Are questions of realism best served by stretching our sense of the plausible to include not merely an analysis of what actually happened but based on our limited knowledge, what might happen? Certainly if a plan is presented to us, a plan of action, we can only judge based on our knowledge and we are behooved to do so; but applying the same rule to stories – fictions for instance – is something else entirely and is not actually a question of ‘realism’.  Other forms that narrative may take make this distinction more clear; for dreams we cannot say ‘that is unrealistic’, except in a very limited sense, and with visions we can only guess. We require a more robust tool set – of things such as goodness, truth, and beauty.

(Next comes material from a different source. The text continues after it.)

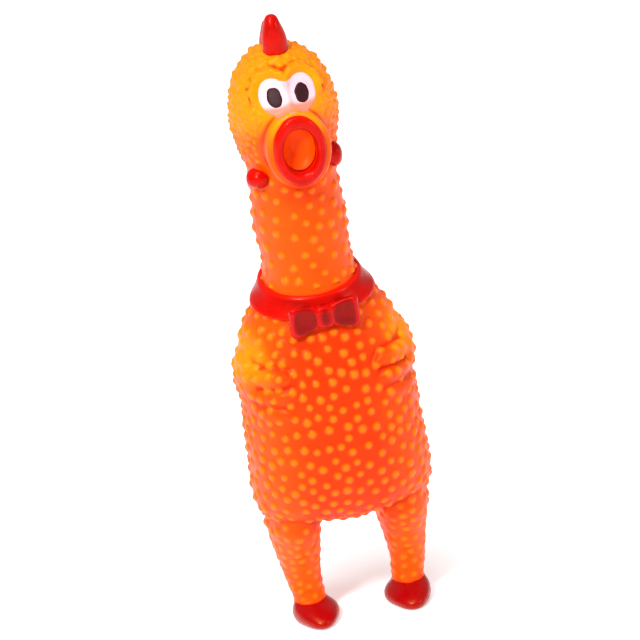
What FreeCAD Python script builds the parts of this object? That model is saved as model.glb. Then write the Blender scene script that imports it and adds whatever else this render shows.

Reality applies to what is certainly known to have occurred, and we do not ask to undermine its importance but to try not to meld it with an analysis of fiction. If you judge a fictional account against what has been, consider it a question of plausibility, which acknowledges the aspect of ‘possibility’ being questioned. For to call something fictional unrealistic is to imply ‘a lack of factuality’ when none of the things depicted ever actually occurred. Because we generalize knowledge about , say, human behavior, we take expected responses to be ‘facts’ when they are only ‘reasonable expectations’.

The flipside is that plausible stories, say favorite movies – are treated as fact since they are thought to be ‘realistic’. So much for adults being able to discern fact from fiction.

Young children who are exposed to religion have a hard time differentiating between fact and fiction, according to a new study published in the July issue of Cognitive Science.

Huffington Post

Horatio:
O day and night, but this is wondrous strange!

Hamlet:
And therefore as a stranger give it welcome.
There are more things in heaven and earth, Horatio,
Than are dreamt of in your philosophy.